• [Material for this exercise]
◆ ◆ ◆

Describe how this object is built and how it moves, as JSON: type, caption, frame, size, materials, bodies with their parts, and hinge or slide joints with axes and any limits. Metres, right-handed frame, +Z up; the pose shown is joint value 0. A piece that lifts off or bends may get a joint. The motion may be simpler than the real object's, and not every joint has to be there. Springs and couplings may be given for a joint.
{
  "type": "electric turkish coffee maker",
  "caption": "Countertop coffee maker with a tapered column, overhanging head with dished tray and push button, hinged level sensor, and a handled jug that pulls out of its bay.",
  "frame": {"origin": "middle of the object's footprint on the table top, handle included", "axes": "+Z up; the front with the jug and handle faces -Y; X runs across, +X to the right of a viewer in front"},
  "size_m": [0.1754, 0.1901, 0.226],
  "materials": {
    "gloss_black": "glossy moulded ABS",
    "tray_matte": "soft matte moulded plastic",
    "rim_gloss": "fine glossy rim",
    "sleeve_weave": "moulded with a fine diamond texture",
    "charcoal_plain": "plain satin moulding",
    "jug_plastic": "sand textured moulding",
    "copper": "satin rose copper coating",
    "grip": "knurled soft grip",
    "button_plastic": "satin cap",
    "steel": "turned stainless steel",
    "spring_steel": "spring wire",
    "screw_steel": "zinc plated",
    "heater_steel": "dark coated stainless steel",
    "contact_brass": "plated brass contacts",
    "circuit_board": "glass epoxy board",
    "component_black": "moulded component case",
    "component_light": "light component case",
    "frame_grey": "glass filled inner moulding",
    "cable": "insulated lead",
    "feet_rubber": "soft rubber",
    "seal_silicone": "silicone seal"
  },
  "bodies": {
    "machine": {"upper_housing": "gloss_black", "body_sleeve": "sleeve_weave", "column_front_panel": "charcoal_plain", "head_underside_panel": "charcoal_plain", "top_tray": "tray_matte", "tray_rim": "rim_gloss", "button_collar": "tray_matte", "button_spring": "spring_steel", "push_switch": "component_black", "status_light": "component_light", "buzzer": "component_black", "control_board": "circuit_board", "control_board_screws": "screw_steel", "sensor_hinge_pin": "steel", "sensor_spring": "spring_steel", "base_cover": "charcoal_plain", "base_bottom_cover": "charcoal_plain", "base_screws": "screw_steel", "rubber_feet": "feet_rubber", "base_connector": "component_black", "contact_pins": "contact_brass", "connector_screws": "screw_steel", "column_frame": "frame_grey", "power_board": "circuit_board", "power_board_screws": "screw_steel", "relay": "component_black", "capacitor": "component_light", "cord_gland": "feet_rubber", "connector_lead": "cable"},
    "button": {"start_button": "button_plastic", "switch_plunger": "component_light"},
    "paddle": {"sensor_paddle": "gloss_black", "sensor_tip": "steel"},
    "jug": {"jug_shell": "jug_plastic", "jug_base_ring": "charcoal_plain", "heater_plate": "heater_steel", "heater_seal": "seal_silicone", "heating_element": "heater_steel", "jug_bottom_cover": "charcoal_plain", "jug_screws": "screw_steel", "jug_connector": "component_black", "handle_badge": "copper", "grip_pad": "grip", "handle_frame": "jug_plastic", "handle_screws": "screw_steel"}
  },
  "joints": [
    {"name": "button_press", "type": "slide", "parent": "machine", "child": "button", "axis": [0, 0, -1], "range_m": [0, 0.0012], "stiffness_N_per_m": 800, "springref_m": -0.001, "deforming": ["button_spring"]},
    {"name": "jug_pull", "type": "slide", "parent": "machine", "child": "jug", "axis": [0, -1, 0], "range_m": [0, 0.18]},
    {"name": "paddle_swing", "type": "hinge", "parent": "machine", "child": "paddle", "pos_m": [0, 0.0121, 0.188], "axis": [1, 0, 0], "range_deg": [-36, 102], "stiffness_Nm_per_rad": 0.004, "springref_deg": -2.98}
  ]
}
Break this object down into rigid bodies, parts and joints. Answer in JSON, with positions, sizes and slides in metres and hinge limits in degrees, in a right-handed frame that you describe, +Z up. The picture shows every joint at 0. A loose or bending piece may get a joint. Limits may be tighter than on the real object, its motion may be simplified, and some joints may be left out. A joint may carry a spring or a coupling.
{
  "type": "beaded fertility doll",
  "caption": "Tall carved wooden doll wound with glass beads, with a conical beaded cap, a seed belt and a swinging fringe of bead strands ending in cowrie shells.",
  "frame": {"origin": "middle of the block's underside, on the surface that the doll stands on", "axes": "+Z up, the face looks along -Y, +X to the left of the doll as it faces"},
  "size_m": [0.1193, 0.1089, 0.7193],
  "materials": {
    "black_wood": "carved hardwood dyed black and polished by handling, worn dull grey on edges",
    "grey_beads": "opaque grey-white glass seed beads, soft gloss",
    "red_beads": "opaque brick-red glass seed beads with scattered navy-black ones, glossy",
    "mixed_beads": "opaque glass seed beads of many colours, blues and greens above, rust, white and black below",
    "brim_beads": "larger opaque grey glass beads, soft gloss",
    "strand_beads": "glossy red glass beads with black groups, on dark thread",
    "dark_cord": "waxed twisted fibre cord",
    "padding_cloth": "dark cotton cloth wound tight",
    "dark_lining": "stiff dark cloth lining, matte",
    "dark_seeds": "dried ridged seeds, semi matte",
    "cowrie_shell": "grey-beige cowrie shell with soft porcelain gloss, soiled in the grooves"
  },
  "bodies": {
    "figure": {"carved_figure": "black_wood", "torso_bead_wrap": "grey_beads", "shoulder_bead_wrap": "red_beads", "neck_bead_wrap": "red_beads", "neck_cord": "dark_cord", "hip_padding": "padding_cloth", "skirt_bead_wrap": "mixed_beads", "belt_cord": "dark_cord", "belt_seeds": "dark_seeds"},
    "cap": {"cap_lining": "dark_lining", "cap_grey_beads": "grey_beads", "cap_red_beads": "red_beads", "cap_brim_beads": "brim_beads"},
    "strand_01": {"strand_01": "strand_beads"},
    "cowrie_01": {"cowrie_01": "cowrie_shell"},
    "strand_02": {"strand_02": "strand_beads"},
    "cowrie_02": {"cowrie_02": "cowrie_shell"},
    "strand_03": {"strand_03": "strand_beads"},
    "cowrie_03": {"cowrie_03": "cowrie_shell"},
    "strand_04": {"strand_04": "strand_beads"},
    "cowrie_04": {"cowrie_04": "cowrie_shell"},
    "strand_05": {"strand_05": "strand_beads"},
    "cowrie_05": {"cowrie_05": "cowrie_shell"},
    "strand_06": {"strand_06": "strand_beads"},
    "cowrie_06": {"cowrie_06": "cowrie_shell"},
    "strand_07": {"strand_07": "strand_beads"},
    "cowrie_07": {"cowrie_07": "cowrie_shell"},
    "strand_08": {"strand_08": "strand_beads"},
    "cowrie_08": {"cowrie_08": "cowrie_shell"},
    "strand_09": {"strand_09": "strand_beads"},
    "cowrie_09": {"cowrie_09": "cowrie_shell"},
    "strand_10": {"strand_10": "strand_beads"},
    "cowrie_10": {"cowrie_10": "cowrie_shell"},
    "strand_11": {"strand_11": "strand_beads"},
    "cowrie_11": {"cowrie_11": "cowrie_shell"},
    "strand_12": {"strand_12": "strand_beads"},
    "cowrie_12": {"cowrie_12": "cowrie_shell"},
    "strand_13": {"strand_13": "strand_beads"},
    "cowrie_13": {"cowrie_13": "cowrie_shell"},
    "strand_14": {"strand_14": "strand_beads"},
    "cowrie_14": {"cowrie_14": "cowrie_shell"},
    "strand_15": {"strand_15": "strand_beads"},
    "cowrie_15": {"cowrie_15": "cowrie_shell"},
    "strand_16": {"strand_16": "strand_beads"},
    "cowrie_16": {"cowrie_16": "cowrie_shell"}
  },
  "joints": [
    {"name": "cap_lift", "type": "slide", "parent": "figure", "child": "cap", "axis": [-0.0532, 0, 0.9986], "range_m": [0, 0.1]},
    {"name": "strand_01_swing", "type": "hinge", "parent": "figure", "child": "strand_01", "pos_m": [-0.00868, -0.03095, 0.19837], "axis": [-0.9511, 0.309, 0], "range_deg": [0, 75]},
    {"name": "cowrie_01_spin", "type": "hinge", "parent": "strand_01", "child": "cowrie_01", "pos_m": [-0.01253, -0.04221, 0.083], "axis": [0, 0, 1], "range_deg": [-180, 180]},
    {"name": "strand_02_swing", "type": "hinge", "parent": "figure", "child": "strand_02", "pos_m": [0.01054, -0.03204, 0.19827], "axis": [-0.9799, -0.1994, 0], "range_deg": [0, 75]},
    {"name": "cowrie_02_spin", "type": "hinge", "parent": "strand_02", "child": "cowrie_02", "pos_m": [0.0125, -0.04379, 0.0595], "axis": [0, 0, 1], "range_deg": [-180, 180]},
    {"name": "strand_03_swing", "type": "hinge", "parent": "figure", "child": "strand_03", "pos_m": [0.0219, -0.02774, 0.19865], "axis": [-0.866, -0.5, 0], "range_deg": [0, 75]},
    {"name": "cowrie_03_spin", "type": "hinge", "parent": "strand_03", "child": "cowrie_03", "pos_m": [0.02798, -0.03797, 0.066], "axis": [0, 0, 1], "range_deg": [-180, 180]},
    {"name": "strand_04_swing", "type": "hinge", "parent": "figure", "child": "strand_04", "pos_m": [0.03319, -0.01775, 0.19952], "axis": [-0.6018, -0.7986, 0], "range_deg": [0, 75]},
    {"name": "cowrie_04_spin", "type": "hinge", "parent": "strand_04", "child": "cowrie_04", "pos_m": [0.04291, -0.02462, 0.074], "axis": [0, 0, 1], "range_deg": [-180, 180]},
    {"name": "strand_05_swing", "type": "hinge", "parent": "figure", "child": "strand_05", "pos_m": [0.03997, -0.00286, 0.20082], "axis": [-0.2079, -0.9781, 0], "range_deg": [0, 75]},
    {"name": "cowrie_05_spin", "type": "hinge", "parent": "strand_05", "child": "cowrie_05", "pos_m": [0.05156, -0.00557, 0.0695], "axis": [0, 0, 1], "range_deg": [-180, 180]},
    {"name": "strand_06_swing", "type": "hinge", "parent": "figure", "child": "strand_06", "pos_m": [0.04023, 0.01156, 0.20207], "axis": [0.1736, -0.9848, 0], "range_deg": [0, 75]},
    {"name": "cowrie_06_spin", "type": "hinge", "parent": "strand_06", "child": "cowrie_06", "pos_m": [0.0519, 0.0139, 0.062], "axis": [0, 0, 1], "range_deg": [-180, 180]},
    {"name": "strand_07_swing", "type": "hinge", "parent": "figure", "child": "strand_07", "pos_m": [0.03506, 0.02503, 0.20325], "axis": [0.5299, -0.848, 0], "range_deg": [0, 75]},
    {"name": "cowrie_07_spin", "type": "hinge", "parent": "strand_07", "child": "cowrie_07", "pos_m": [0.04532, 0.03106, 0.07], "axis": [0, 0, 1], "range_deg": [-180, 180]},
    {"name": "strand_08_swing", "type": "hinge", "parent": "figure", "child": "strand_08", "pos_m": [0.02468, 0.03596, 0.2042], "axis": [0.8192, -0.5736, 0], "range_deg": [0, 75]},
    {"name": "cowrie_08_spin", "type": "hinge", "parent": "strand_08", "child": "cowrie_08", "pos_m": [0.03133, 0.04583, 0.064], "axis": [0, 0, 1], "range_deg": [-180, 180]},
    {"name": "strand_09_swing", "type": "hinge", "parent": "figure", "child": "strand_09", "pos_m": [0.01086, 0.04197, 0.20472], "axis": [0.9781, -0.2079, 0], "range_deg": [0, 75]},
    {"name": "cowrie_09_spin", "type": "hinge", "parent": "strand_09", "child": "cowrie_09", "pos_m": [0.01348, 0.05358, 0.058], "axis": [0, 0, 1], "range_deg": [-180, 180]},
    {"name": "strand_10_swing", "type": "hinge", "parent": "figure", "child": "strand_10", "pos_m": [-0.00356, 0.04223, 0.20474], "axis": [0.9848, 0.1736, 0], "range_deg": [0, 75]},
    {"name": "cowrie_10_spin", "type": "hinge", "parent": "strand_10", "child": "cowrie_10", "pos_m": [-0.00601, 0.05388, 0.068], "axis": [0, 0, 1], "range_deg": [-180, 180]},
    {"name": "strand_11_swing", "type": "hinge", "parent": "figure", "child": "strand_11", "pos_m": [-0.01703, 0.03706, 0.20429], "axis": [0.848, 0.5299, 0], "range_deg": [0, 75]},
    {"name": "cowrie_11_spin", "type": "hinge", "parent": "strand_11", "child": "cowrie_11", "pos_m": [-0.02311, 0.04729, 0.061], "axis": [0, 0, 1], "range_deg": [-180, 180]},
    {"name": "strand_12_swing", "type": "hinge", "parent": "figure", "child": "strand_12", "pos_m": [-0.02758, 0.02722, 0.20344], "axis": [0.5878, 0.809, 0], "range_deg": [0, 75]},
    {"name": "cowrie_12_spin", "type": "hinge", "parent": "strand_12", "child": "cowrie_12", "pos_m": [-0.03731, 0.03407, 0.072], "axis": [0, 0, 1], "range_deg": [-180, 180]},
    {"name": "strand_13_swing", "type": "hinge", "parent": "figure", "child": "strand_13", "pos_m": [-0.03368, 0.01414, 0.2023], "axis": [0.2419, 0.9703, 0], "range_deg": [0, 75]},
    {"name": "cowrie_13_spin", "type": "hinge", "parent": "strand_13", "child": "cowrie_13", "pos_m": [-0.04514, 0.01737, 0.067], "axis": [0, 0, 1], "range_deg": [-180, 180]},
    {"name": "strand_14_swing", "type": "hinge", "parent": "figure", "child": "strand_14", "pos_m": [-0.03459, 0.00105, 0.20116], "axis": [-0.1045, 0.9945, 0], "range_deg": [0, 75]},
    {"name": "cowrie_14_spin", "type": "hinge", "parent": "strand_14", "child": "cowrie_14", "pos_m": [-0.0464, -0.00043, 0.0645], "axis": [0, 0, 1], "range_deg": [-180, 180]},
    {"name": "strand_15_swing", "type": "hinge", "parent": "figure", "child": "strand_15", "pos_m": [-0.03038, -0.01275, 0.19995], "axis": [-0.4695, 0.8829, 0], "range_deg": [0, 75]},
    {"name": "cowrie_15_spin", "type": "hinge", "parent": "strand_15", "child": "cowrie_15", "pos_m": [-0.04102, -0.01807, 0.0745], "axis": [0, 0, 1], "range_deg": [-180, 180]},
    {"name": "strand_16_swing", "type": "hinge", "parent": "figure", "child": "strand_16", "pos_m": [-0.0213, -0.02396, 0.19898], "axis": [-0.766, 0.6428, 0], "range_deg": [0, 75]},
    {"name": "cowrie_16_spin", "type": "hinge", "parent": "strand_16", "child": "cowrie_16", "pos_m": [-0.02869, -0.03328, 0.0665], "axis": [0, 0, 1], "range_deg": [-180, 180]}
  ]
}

◆ ◆ ◆

• [What you have to do]
Look through the listing above. Pick out each line with "parts" and copy it.

• [Full response]
Describe how this object is built and how it moves, as JSON: type, caption, frame, size, materials, bodies with their parts, and hinge or slide joints with axes and any limits. Metres, right-handed frame, +Z up; the pose shown is joint value 0. A piece that lifts off or bends may get a joint. The motion may be simpler than the real object's, and not every joint has to be there. Springs and couplings may be given for a joint.
Break this object down into rigid bodies, parts and joints. Answer in JSON, with positions, sizes and slides in metres and hinge limits in degrees, in a right-handed frame that you describe, +Z up. The picture shows every joint at 0. A loose or bending piece may get a joint. Limits may be tighter than on the real object, its motion may be simplified, and some joints may be left out. A joint may carry a spring or a coupling.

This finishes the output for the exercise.